Bankaların dolandırıcılık vakalarında genellikle sorumluluğu müşteriye yüklemesinin siber güvenlik açısından oldukça tartışmalı bir konu olduğunu söyleyen Prof. Dr. Ali Murat Kırık, şöyle devam etti:
— Bu durum, bankaların sistemlerinin tamamen güvenli olmadığını gösterse de, bankalar genellikle müşterilerin ihmallerini öne sürerek sorumluluktan kaçınıyorlar. Ancak, siber saldırıların her geçen gün daha da karmaşık hale gelmesi, bankaların güvenlik önlemlerini artırması gerektiği gerçeğini değiştirmiyor.
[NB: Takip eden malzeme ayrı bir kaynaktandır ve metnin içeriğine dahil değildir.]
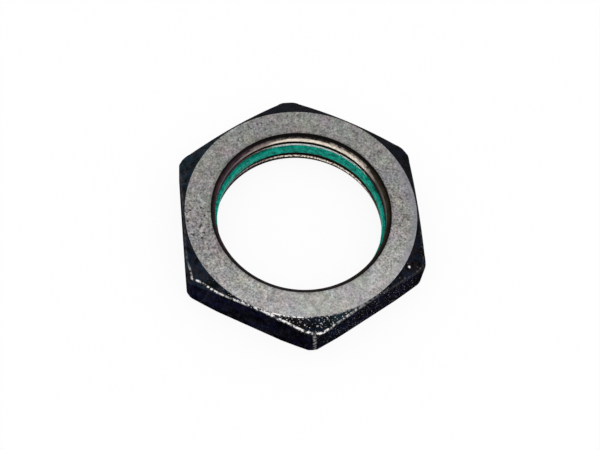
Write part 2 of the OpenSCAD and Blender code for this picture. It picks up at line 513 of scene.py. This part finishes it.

Ekstra güvenlik önlemleri, özellikle biyometrik doğrulama yöntemleri olan parmak izi, yüz ve ses tanıma gibi teknolojiler, bu tip saldırıların önüne geçmede etkili olabilir.
— Bu yöntemler, kullanıcının sadece şifre ve kimlik bilgileriyle değil, biyometrik verileriyle doğrulanmasını sağladığı için, hacker’ların sadece bilgileri ele geçirmesi yeterli olmayacaktır. Biyometrik doğrulama, dijital dünyada kimlik hırsızlığını zorlaştırarak güvenliği artırabilir. Ancak bu teknolojilerin de kendi riskleri var. Örneğin, biyometrik verilerin çalınması halinde geri alınamaz oluşu veya bu sistemlerin yanlış eşleştirmeler yapma ihtimali gibi endişeler göz ardı edilmemeli. Yine de doğru bir şekilde uygulandığında biyometrik önlemler, dolandırıcılık vakalarının azalmasına ciddi katkı sağlayabilir.